Exactly repeat the lines starting at the one that holds "Recreate this object" and ending at the one that holds "in its opening". Both end lines count; leave out everything else.

↓

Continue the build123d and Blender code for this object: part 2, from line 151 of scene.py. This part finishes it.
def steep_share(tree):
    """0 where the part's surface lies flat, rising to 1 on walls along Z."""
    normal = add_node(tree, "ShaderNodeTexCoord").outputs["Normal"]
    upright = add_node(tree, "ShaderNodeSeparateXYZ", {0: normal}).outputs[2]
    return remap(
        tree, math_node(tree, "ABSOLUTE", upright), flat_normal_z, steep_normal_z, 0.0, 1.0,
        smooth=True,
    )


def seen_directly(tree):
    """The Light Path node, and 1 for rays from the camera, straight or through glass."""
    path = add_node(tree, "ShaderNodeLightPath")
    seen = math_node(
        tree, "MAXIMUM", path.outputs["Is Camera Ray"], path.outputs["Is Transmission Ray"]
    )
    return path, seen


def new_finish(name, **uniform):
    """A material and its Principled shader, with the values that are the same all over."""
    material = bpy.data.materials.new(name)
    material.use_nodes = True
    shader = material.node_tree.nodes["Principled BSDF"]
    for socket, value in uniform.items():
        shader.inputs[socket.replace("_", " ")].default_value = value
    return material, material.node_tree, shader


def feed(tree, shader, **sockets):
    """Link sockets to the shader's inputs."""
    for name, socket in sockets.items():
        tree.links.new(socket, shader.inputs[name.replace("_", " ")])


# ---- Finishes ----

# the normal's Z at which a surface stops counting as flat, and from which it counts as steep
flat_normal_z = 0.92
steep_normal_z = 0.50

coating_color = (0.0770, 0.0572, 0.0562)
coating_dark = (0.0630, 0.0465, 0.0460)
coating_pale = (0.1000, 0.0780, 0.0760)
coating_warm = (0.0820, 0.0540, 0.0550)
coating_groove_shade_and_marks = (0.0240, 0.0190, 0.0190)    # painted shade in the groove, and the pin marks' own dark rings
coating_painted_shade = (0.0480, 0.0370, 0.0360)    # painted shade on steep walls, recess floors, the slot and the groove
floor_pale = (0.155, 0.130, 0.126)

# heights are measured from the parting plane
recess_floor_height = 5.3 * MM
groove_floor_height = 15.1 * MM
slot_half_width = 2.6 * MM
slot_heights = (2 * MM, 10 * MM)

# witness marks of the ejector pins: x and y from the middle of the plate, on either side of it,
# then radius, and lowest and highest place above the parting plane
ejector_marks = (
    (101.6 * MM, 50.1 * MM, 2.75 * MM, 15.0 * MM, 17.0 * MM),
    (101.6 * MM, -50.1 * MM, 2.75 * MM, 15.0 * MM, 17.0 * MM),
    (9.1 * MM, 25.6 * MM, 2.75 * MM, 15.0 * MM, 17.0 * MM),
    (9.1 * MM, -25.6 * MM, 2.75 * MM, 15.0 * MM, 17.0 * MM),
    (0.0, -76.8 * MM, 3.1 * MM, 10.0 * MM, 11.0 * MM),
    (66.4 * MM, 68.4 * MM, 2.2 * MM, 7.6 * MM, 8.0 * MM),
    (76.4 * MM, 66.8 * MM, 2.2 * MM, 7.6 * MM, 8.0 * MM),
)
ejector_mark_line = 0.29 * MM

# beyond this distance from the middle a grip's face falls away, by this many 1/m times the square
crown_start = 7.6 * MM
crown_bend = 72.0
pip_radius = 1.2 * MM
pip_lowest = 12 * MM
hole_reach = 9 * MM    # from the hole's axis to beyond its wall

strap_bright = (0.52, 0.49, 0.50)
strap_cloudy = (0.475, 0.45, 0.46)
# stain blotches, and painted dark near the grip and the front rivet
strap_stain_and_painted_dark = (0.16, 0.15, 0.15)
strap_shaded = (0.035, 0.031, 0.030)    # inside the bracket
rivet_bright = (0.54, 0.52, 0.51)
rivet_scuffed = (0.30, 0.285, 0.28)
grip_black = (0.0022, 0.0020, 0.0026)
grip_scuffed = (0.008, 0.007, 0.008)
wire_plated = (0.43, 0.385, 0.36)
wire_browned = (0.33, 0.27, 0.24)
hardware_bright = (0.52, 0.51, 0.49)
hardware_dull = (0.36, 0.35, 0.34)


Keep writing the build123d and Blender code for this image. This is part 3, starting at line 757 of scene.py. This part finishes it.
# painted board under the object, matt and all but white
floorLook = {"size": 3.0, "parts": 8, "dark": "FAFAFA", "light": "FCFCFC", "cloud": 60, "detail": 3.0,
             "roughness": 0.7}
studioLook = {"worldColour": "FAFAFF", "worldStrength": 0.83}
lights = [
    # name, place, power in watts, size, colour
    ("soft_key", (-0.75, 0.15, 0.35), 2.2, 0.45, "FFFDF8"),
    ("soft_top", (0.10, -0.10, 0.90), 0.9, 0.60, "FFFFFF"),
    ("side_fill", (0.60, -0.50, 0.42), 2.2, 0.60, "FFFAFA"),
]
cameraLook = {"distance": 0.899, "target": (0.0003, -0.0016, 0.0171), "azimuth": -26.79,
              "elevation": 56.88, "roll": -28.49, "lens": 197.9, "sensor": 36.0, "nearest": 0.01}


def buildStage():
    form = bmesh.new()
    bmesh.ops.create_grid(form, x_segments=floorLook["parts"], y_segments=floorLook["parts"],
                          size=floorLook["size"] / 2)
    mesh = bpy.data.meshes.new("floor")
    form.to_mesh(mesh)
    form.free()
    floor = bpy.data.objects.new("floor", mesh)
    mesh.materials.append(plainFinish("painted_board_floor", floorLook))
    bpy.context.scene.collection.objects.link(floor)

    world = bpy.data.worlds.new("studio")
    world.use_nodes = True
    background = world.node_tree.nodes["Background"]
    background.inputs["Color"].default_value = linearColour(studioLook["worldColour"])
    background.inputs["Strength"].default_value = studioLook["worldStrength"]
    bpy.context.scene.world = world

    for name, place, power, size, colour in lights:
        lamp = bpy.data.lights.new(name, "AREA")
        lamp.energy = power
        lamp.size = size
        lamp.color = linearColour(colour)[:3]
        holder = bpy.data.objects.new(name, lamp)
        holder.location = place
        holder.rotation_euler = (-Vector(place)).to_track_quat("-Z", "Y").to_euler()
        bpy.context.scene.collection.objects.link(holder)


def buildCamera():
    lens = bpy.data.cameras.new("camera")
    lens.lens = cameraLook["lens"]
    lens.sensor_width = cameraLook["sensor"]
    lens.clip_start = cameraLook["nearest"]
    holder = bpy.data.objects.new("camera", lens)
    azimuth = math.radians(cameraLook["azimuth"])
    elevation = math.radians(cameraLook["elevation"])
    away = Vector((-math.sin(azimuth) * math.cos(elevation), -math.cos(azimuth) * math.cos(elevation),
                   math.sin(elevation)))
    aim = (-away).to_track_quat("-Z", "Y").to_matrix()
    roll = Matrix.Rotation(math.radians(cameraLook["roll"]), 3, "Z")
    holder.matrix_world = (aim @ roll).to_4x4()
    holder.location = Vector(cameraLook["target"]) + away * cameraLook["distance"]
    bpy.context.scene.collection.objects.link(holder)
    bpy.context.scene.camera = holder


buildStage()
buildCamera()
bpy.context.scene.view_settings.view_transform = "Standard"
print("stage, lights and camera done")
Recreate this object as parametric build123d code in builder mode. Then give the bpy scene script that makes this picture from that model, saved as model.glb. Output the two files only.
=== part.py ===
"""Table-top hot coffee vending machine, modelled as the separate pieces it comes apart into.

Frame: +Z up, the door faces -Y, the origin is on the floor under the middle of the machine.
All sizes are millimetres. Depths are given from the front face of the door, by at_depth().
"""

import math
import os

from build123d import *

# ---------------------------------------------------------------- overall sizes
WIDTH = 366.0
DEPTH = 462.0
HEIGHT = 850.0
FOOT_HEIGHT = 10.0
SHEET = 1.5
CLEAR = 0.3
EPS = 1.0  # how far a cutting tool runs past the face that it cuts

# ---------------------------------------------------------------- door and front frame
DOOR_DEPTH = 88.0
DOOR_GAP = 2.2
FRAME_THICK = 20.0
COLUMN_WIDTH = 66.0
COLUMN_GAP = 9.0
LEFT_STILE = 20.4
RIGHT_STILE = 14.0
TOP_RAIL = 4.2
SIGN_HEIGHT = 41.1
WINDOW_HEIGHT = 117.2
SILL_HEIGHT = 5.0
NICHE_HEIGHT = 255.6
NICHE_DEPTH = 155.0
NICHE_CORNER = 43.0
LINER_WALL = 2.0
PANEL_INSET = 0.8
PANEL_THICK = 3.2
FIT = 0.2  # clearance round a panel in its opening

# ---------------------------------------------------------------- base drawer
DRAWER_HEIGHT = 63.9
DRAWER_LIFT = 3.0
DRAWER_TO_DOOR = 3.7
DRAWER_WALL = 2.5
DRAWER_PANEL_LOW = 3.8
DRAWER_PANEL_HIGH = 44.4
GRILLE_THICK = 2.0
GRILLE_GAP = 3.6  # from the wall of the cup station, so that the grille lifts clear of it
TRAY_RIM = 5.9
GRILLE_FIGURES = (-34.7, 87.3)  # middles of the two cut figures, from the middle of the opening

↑

▶ _SOLUTION FOR THIS EXERCISE_:
Recreate this object as parametric build123d code in builder mode. Then give the bpy scene script that makes this picture from that model, saved as model.glb. Output the two files only.
=== part.py ===
"""Table-top hot coffee vending machine, modelled as the separate pieces it comes apart into.

Frame: +Z up, the door faces -Y, the origin is on the floor under the middle of the machine.
All sizes are millimetres. Depths are given from the front face of the door, by at_depth().
"""

import math
import os

from build123d import *

# ---------------------------------------------------------------- overall sizes
WIDTH = 366.0
DEPTH = 462.0
HEIGHT = 850.0
FOOT_HEIGHT = 10.0
SHEET = 1.5
CLEAR = 0.3
EPS = 1.0  # how far a cutting tool runs past the face that it cuts

# ---------------------------------------------------------------- door and front frame
DOOR_DEPTH = 88.0
DOOR_GAP = 2.2
FRAME_THICK = 20.0
COLUMN_WIDTH = 66.0
COLUMN_GAP = 9.0
LEFT_STILE = 20.4
RIGHT_STILE = 14.0
TOP_RAIL = 4.2
SIGN_HEIGHT = 41.1
WINDOW_HEIGHT = 117.2
SILL_HEIGHT = 5.0
NICHE_HEIGHT = 255.6
NICHE_DEPTH = 155.0
NICHE_CORNER = 43.0
LINER_WALL = 2.0
PANEL_INSET = 0.8
PANEL_THICK = 3.2
FIT = 0.2  # clearance round a panel in its opening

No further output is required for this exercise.